Personally, I’m a capitalist (see the “About” page for more information), but I think that the term “free market capitalism” has become an oxymoron. You cannot have any market without getting government involved. So the only question is — how much government involvement. I tend to agree that we have had too much government involvement in some markets, but ironically it has been the same people who scream for “free markets” that have promoted the largest government involvements in those markets. On the other hand, if governments weren’t involved in some degree with the markets, they would devolve into rampant greed and robber barons. Markets have to have rules, and market players themselves are horrible and either coming up with rules or enforcing them.
Postulate 1: The only valid role of government in the marketplace is the preventntion of FORCE and FRAUD.
Postulate 2: Virtually all large-scale problems and failures in the marketplace can be traced to some combination of the following three causes (complicated by the Law of Unintended Consequences, of course):
a) abdication of personal responsibility;
b) people believing they can get “something for nothing”;
c) government intrusion into places not authorized by Postulate 1.
The fundamental root cause of this mess, in my admittedly uneducated opinion (I have no education beyond high school except for the technical training I received as a nuclear operator in the Navy), is the shareholder detachment created by the existence of mutual funds and large pension funds. Before the meltdown, virtually all large funds held roughly 10% of their value in financial stocks, and the shareholders in those funds are essentially anonymous. The fund managers only cared about the bottom line, and would shift stocks at the drop of a hat. This effectively eliminated the “shareholder conscience” concept from the equation, communicating loudly and clearly to the boardrooms of those mega-banks that the bottom line was all that mattered. Thise boardrooms listened.

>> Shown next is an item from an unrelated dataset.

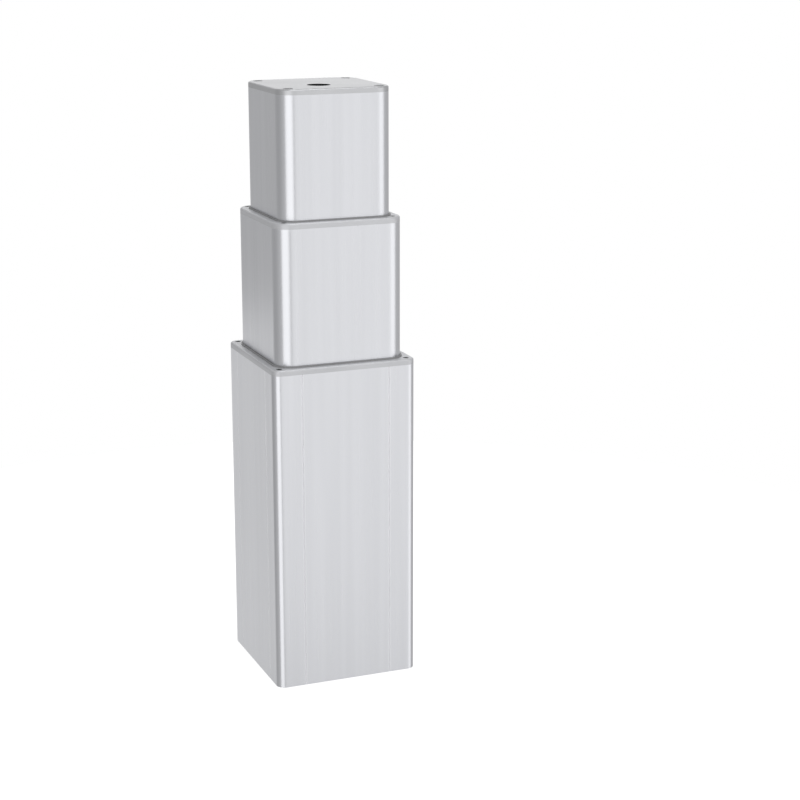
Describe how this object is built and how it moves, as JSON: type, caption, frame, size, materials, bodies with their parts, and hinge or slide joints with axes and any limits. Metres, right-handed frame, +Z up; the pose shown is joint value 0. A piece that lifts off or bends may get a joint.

Bubblehead, I think the problem with Postulate 1 is that it is simultaneously too limited and too broad. Too limited because it is appropriate for the government to do things like issue money. Too broad because it is not difficult to justify basically everything bad the government has done in regulating markets as the prevention of force and fraud.
Personally, I think the biggest thing we could do to clean up markets in general would be to 1) revisit corporate personhood and 2) strongly enforce our existing anti-trust laws.
I don’t know, I find it really hard to twist Fannie Mae and Freddie Mac around into being compliant with Postulate 1 … and I don’t see how GWB’s “zero-down HUD loan” home-ownership initiative in January 2004 qualifies, either …
I’d really like to revisit the concept of mutual funds. I think they are extremely harmful to the marketplace. People invested in the funds abdicate the responsibility of exercising shareholder oversight of the companies they own shares of, since they own those shares at arm’s length, so to speak. So they think they can get the benefits of holding an equity position without any need to undertake the responsibilities of ownership. Then those very same mutual-fund shareholders wax remonstrative and View With Alarm the fact that corporate executives seem to be focused purely on short-term profits rather than responsible long-term management and “corporate citizenship”.